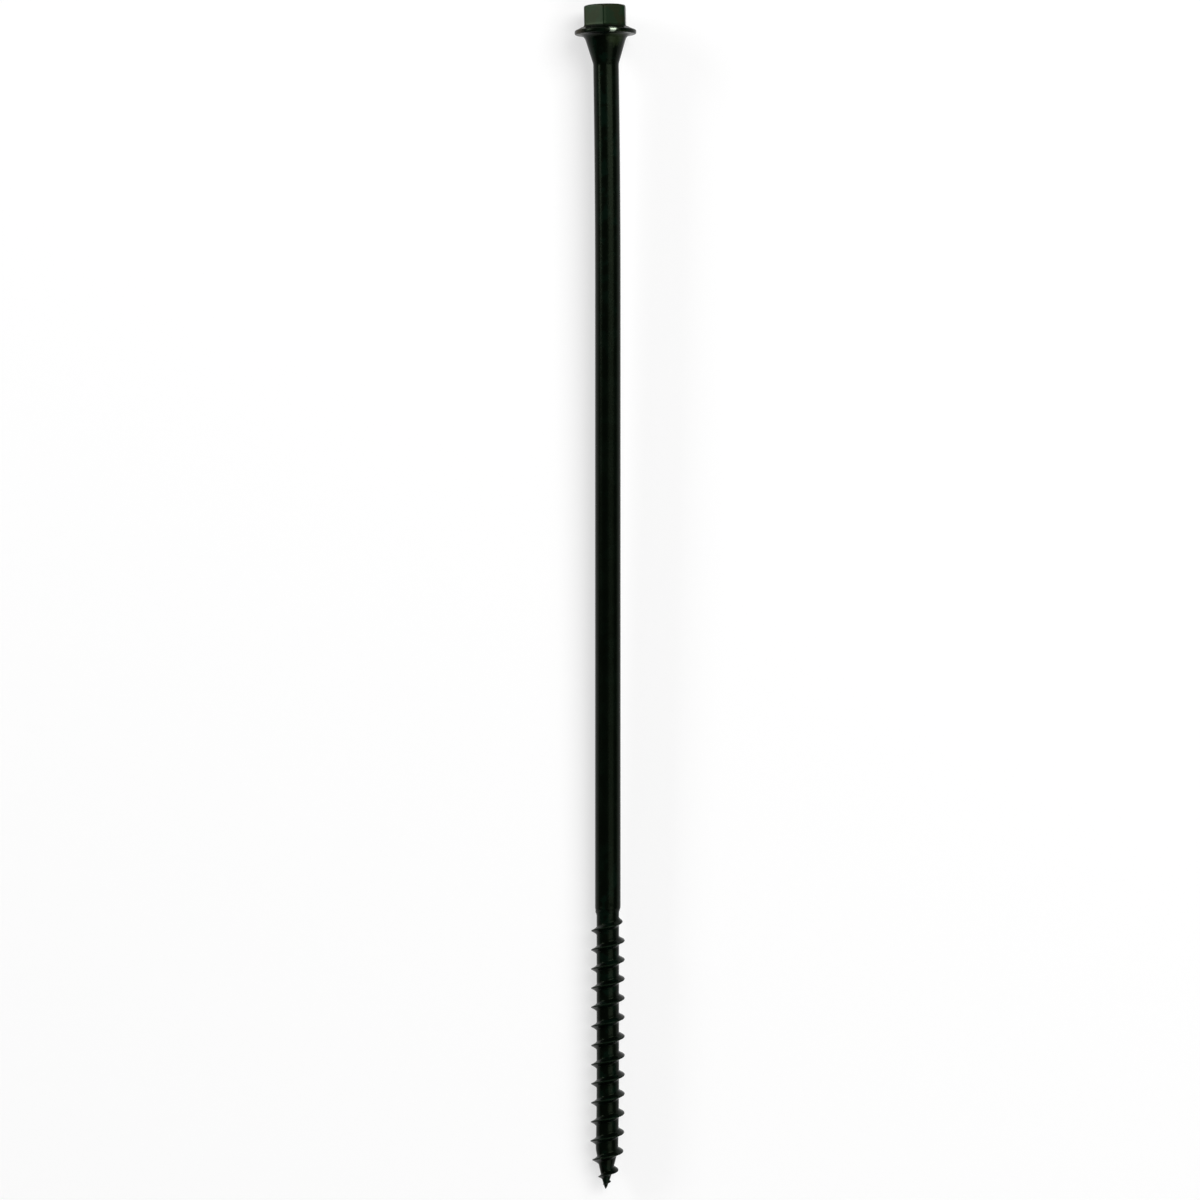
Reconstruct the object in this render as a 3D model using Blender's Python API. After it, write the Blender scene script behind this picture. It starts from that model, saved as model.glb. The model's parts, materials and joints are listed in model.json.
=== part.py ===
"""Timber screw with a hexagon flange head, at rest on its side.

The screw is one piece of steel: the head is cold-forged on a length of wire, and the
thread is rolled into the other end. The mesh is one closed skin made of rings around the
X axis, with the bearing face under the flange at X = 0 and the tip at +X. The thread is
part of that skin: one profile that follows a helix from the shank to the tip.
"""

from math import atan2, cos, exp, pi, radians, sin, sqrt, tan

import bmesh
import bpy
from mathutils import Euler, Vector

# Lengths along the axis, in metres. The screw's length is measured under the flange.
SCREW_LENGTH = 0.2257
THREAD_LENGTH = 0.0552
POINT_LENGTH = 0.0078
HEAD_HEIGHT = 0.0057
NECK_LENGTH = 0.0057

# Diameters of the shank, the thread and the neck, where its cone meets the flange.
SHANK_DIAMETER = 0.0050
THREAD_DIAMETER = 0.0066
ROOT_DIAMETER = 0.0044
NECK_DIAMETER = 0.00845

# Hexagon: width across flats, rounded corners and rounded top edge.
HEX_ACROSS_FLATS = 0.0080
HEX_CORNER_RADIUS = 0.0004
HEX_TOP_RADIUS = 0.0012
HEX_FOOT_FILLET = 0.0006
HEX_TURN = radians(-3.1)
DISH_LAND = 0.0014
DISH_DEPTH = 0.0003

# Flange: thickness at the rim and where the hexagon stands on it.
FLANGE_DIAMETER = 0.0121
FLANGE_RIM = 0.0009
FLANGE_FOOT = 0.0013
NECK_FILLET = 0.0015

# Thread: a ridge with hollow flanks that climbs as a right-hand helix. It grows over its
# run-out turns, and the helical skin leads in on the plain shank before it.
PITCH = 0.00375
RIDGE_BASE = 0.0017
CREST_WIDTH = 0.00014
SHOULDER_LENGTH = 0.0009
RUN_OUT_TURNS = 1.7
LEAD_TURNS = 1
START_ANGLE = radians(90)
POINT_POWER = 0.75

# Columns of faces around the axis, a multiple of six so that each flat gets as many.
SIDES = 30
FILLET_STEPS = 3
COATING_COLOUR = (0.012, 0.018, 0.013, 1.0)

SIXTH = pi / 3
TOP_END_ANGLE = radians(55)


def smooth(share):
    """Eases from 0 to 1 as the share does, and stays at 0 or 1 outside that."""
    share = min(max(share, 0), 1)
    return share**2 * (3 - 2 * share)


def column_angle(column):
    """Angle of a column from straight up, so that two columns straddle straight down."""
    return (column + 0.5) * 2 * pi / SIDES


def on_circle(x, radius, angle):
    return Vector((x, radius * sin(angle), radius * cos(angle)))


def ring_through(bm, x, points):
    """Ring of vertices through (angle, radius) points, all at one distance along the axis."""
    return [bm.verts.new(on_circle(x, radius, angle)) for angle, radius in points]


def round_ring(bm, x, radius):
    return ring_through(bm, x, [(column_angle(c), radius) for c in range(SIDES)])


def hexagon_points():
    """Outline of the hexagon, as (angle, radius): flats joined by short corner facets."""
    per_flat = SIDES // 6
    apothem = HEX_ACROSS_FLATS / 2
    half_flat = (apothem - HEX_CORNER_RADIUS) * tan(SIXTH / 2)
    points = []
    for flat in range(6):
        facing = HEX_TURN + SIXTH * (flat + 0.5)
        for step in range(per_flat):
            along = half_flat * (2 * step / (per_flat - 1) - 1)
            points.append((atan2(along, apothem) + facing, sqrt(apothem**2 + along**2)))
    return points


def bridge(bm, ring, next_ring):
    """Faces between two rings, the next one being nearer the tip."""
    for a in range(SIDES):
        b = (a + 1) % SIDES
        bm.faces.new((ring[a], ring[b], next_ring[b], next_ring[a]))


def bridge_all(bm, rings):
    for ring, next_ring in zip(rings, rings[1:]):
        bridge(bm, ring, next_ring)


def top_drop(radius, top_radius):
    """How far the rounded top edge has dropped at this radius."""
    reach = max(radius - top_radius, 0)
    return HEX_TOP_RADIUS - sqrt(HEX_TOP_RADIUS**2 - reach**2)


def head_rings(bm):
    """Dish, land, rounded top edge, flats and foot fillet of the hexagon."""
    outline = hexagon_points()
    corner_radius = max(radius for _, radius in outline)
    top_radius = corner_radius - HEX_TOP_RADIUS * sin(TOP_END_ANGLE)
    dish_radius = top_radius - DISH_LAND
    top = -HEAD_HEIGHT
    floor = top + DISH_DEPTH
    rings = []
    for x, radius in ((floor, dish_radius * 0.6), (top, dish_radius), (top, top_radius)):
        rings.append(ring_through(bm, x, [(angle, radius) for angle, _ in outline]))
    for share in (0.5, 1.0):
        ring = []
        for angle, radius in outline:
            here = top_radius + (radius - top_radius) * share
            x = top + top_drop(here, top_radius)
            ring.append(bm.verts.new(on_circle(x, here, angle)))
        rings.append(ring)
    for step in range(FILLET_STEPS + 1):
        turn = pi / 2 * step / FILLET_STEPS
        x = -FLANGE_FOOT - HEX_FOOT_FILLET * (1 - sin(turn))
        out = HEX_FOOT_FILLET * (1 - cos(turn))
        rings.append(ring_through(bm, x, [(a, r + out) for a, r in outline]))
    rim_inside = (FLANGE_DIAMETER - FLANGE_RIM) / 2
    middle = (corner_radius + HEX_FOOT_FILLET + rim_inside) / 2
    x = -(FLANGE_FOOT + FLANGE_RIM) / 2
    rings.append(ring_through(bm, x, [(angle, middle) for angle, _ in outline]))
    centre = bm.verts.new((floor, 0, 0))
    for a in range(SIDES):
        bm.faces.new((centre, rings[0][(a + 1) % SIDES], rings[0][a]))
    return rings


def flange_and_neck_rings(bm):
    """Turned section from the rim, over the bearing face, to the end of the neck."""
    rim_radius = FLANGE_RIM / 2
    rings = []
    for step in range(FILLET_STEPS + 2):
        turn = pi * step / (FILLET_STEPS + 1)
        radius = FLANGE_DIAMETER / 2 - rim_radius * (1 - sin(turn))
        rings.append(round_ring(bm, -rim_radius * (1 + cos(turn)), radius))
    shank_radius = SHANK_DIAMETER / 2
    lean = atan2(NECK_DIAMETER / 2 - shank_radius, NECK_LENGTH)
    arc = pi / 2 - lean
    arc_centre = NECK_DIAMETER / 2 + NECK_FILLET * tan(arc / 2)
    for step in range(FILLET_STEPS + 1):
        turn = arc * step / FILLET_STEPS
        x = NECK_FILLET * (1 - cos(turn))
        rings.append(round_ring(bm, x, arc_centre - NECK_FILLET * sin(turn)))
    rings.append(round_ring(bm, NECK_LENGTH, shank_radius))
    return rings


def thread_profile():
    """One pitch of the thread: (share of the pitch, share of the ridge's height)."""
    base = RIDGE_BASE / PITCH
    crest = CREST_WIDTH / PITCH
    flank = (base - crest) / 2
    return [
        (0.0, 0.0),
        (flank * 0.5, 0.3),
        (flank, 1.0),
        (flank + crest, 1.0),
        (flank * 1.5 + crest, 0.3),
        (base, 0.0),
        ((1 + base) / 2, 0.0),
        (1.0, 0.0),
    ]


def helix_x(turns, start):
    """Distance along the axis after this many turns. The last turns close up at the tip."""
    straight = start + PITCH * turns
    closing = POINT_LENGTH / 2
    past = straight - (SCREW_LENGTH - closing)
    if past <= 0:
        return straight
    return SCREW_LENGTH - closing * exp(-past / closing)


def blank_radius(x):
    """Radius under the thread, which steps down from the shank to the root."""
    step = smooth((x - SCREW_LENGTH + THREAD_LENGTH) / SHOULDER_LENGTH)
    return (SHANK_DIAMETER + (ROOT_DIAMETER - SHANK_DIAMETER) * step) / 2


def thread_radius(turns, x, height):
    """Radius of the skin. The ridge grows out of the shank and fades before the tip."""
    blank = blank_radius(x)
    left = min((SCREW_LENGTH - x) / POINT_LENGTH, 1)
    grown = smooth((turns - LEAD_TURNS) / RUN_OUT_TURNS) * smooth(2 * left)
    ridge = (THREAD_DIAMETER / 2 - blank) * grown
    return blank * left**POINT_POWER + ridge * height


def thread_skin(bm, start_ring, start):
    """Helical skin from the last plain ring of the shank to the tip."""
    profile = thread_profile()
    rows = len(profile) - 1
    closing = POINT_LENGTH / 2
    turns = (SCREW_LENGTH - closing - start) / PITCH + 2 * closing / PITCH
    columns = round(SIDES * turns)
    first = round(START_ANGLE / (2 * pi) * SIDES - 0.5)
    grid = []
    for j in range(columns + 1):
        column = []
        for k, (share, height) in enumerate(profile):
            if k == rows and j <= columns - SIDES:
                continue
            turned = j / SIDES + share
            x = helix_x(turned, start)
            radius = thread_radius(j / SIDES, x, height)
            column.append(bm.verts.new(on_circle(x, radius, column_angle(first - j))))
        grid.append(column)
    for j in range(columns - SIDES + 1):
        grid[j].append(grid[j + SIDES][0])
    for j in range(columns):
        for k in range(rows):
            here, there = grid[j], grid[j + 1]
            bm.faces.new((here[k], here[k + 1], there[k + 1], there[k]))
    ring = [start_ring[(first - j) % SIDES] for j in range(SIDES + 1)]
    for j in range(SIDES - 1):
        bm.faces.new((ring[j], grid[j][0], grid[j + 1][0], ring[j + 1]))
    seam = [ring[SIDES]] + grid[0]
    corner = grid[SIDES - 1][0]
    bm.faces.new((ring[SIDES - 1], corner, seam[0]))
    for upper, lower in zip(seam, seam[1:]):
        bm.faces.new((corner, lower, upper))
    tip = bm.verts.new((SCREW_LENGTH, 0, 0))
    last = columns - SIDES
    for j in range(last + 1, columns):
        bm.faces.new((tip, grid[j + 1][rows], grid[j][rows]))
    corner = grid[last + 1][rows]
    end = grid[columns] + [tip]
    for upper, lower in zip(end, end[1:]):
        bm.faces.new((corner, upper, lower))


def screw_mesh():
    bm = bmesh.new()
    rings = head_rings(bm) + flange_and_neck_rings(bm)
    start = SCREW_LENGTH - THREAD_LENGTH - PITCH * (LEAD_TURNS + 0.5)
    rings.append(round_ring(bm, start - PITCH / SIDES, SHANK_DIAMETER / 2))
    bridge_all(bm, rings)
    thread_skin(bm, rings[-1], start)
    bmesh.ops.recalc_face_normals(bm, faces=bm.faces)
    mesh = bpy.data.meshes.new("timber_screw")
    bm.to_mesh(mesh)
    bm.free()
    mesh.shade_smooth()
    mesh.set_sharp_from_angle(angle=radians(35))
    return mesh


def resting_tilt(points):
    """Turn about Y at which the flange's rim and the thread touch level ground together."""
    rim = [p for p in points if p.x < 0]
    thread = [p for p in points if p.x > SCREW_LENGTH - THREAD_LENGTH]
    tilt = 0
    for _ in range(4):
        low_rim = min(rim, key=lambda p: p.z * cos(tilt) - p.x * sin(tilt))
        low_thread = min(thread, key=lambda p: p.z * cos(tilt) - p.x * sin(tilt))
        tilt = atan2(low_thread.z - low_rim.z, low_thread.x - low_rim.x)
    return tilt


def lay_down(screw):
    """Rests the screw on Z = 0 with the middle of its box over the origin."""
    points = [v.co for v in screw.data.vertices]
    screw.rotation_euler = Euler((0, resting_tilt(points), 0))
    turned = [screw.rotation_euler.to_matrix() @ p for p in points]
    low = Vector(min(p[i] for p in turned) for i in range(3))
    high = Vector(max(p[i] for p in turned) for i in range(3))
    screw.location = (-(low.x + high.x) / 2, -(low.y + high.y) / 2, -low.z)


def coating():
    """Dark green-black organic coating over zinc, with a satin shine."""
    material = bpy.data.materials.new("green_black_coating")
    material.use_nodes = True
    shader = material.node_tree.nodes["Principled BSDF"]
    shader.inputs["Base Color"].default_value = COATING_COLOUR
    shader.inputs["Roughness"].default_value = 0.35
    shader.inputs["Metallic"].default_value = 0.0
    return material


def main():
    for old in list(bpy.data.objects):
        bpy.data.objects.remove(old, do_unlink=True)
    screw = bpy.data.objects.new("timber_screw", screw_mesh())
    screw.data.materials.append(coating())
    bpy.context.scene.collection.objects.link(screw)
    lay_down(screw)


main()
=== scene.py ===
# %% [markdown]
# # A long timber screw with a hexagon flange head
#
# The real screw is one piece of steel wire. One end was struck in dies, which pushed up the
# hexagon, the flange and the flared neck. The other end was rolled between two flat dies,
# which pressed the thread and the point into it. Then the screw was dipped in a dark
# green-black coating. This lesson starts with the thread, because the shank can be drawn
# out of it like wire, and then makes the head, joins the two and coats them. Every length
# in it is in metres.

import json
from math import atan2, cos, hypot, pi, radians, sin, sqrt, tan

import bmesh
import bpy
import numpy as np
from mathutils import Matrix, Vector

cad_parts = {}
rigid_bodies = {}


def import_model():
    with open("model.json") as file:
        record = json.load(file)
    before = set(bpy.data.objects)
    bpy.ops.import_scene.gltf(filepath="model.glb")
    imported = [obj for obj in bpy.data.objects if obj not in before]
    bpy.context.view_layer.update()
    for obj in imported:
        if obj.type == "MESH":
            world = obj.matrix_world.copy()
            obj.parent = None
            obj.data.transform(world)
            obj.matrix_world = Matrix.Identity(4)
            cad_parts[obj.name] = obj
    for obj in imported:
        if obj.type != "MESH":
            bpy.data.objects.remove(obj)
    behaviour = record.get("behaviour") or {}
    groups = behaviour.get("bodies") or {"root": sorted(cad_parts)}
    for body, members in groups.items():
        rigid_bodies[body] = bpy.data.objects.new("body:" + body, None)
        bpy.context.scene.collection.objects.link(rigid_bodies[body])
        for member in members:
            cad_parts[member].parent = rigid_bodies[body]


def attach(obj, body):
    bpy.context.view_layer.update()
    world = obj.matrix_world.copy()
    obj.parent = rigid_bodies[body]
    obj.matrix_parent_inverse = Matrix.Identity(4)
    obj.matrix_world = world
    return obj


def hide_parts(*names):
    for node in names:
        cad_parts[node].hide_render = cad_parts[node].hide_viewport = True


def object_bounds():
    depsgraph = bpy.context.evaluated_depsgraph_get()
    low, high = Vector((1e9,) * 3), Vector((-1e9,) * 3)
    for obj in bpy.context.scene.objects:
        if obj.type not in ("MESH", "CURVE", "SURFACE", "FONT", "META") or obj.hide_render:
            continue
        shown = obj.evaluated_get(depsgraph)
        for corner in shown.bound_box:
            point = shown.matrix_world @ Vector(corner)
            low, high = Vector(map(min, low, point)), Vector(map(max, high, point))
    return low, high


for starter in list(bpy.data.objects):
    bpy.data.objects.remove(starter, do_unlink=True)
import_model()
cad_low, cad_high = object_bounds()
print("packed box in millimetres:", [round(side * 1000, 2) for side in cad_high - cad_low])

# %% [markdown]
# ## Sizes
#
# A screw is measured from the bearing face under its flange, because that face stops at the
# timber and everything beyond it goes in. So the axis is X, the bearing face is at X = 0,
# the tip is at +X and the head is at -X. The sizes are those of the solid model. This
# lesson only adds what is too fine for that model, or what belongs to this one screw:
# rounder sections, softer edges, the slight bend of the wire, and the coating.

# %% Sizes of the wire and its thread
SCREW_LENGTH = 0.2257
THREAD_LENGTH = 0.0552
POINT_LENGTH = 0.0078

SHANK_RADIUS = 0.0050 / 2
ROOT_RADIUS = 0.0044 / 2
THREAD_RADIUS = 0.0066 / 2

PITCH = 0.00375
RIDGE_BASE = 0.0017
CREST_WIDTH = 0.00014
COLUMNS = 96
print("screw length in millimetres:", round(SCREW_LENGTH * 1000, 1))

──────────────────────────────

### What to do
Begin with the line containing "material.use_nodes = True", end with the line containing "before = set(bpy.data.objects)", and transcribe exactly every line in that span, with nothing added.

### Exercise output
    material.use_nodes = True
    shader = material.node_tree.nodes["Principled BSDF"]
    shader.inputs["Base Color"].default_value = COATING_COLOUR
    shader.inputs["Roughness"].default_value = 0.35
    shader.inputs["Metallic"].default_value = 0.0
    return material


def main():
    for old in list(bpy.data.objects):
        bpy.data.objects.remove(old, do_unlink=True)
    screw = bpy.data.objects.new("timber_screw", screw_mesh())
    screw.data.materials.append(coating())
    bpy.context.scene.collection.objects.link(screw)
    lay_down(screw)


main()
=== scene.py ===
# %% [markdown]
# # A long timber screw with a hexagon flange head
#
# The real screw is one piece of steel wire. One end was struck in dies, which pushed up the
# hexagon, the flange and the flared neck. The other end was rolled between two flat dies,
# which pressed the thread and the point into it. Then the screw was dipped in a dark
# green-black coating. This lesson starts with the thread, because the shank can be drawn
# out of it like wire, and then makes the head, joins the two and coats them. Every length
# in it is in metres.

import json
from math import atan2, cos, hypot, pi, radians, sin, sqrt, tan

import bmesh
import bpy
import numpy as np
from mathutils import Matrix, Vector

cad_parts = {}
rigid_bodies = {}


def import_model():
    with open("model.json") as file:
        record = json.load(file)
    before = set(bpy.data.objects)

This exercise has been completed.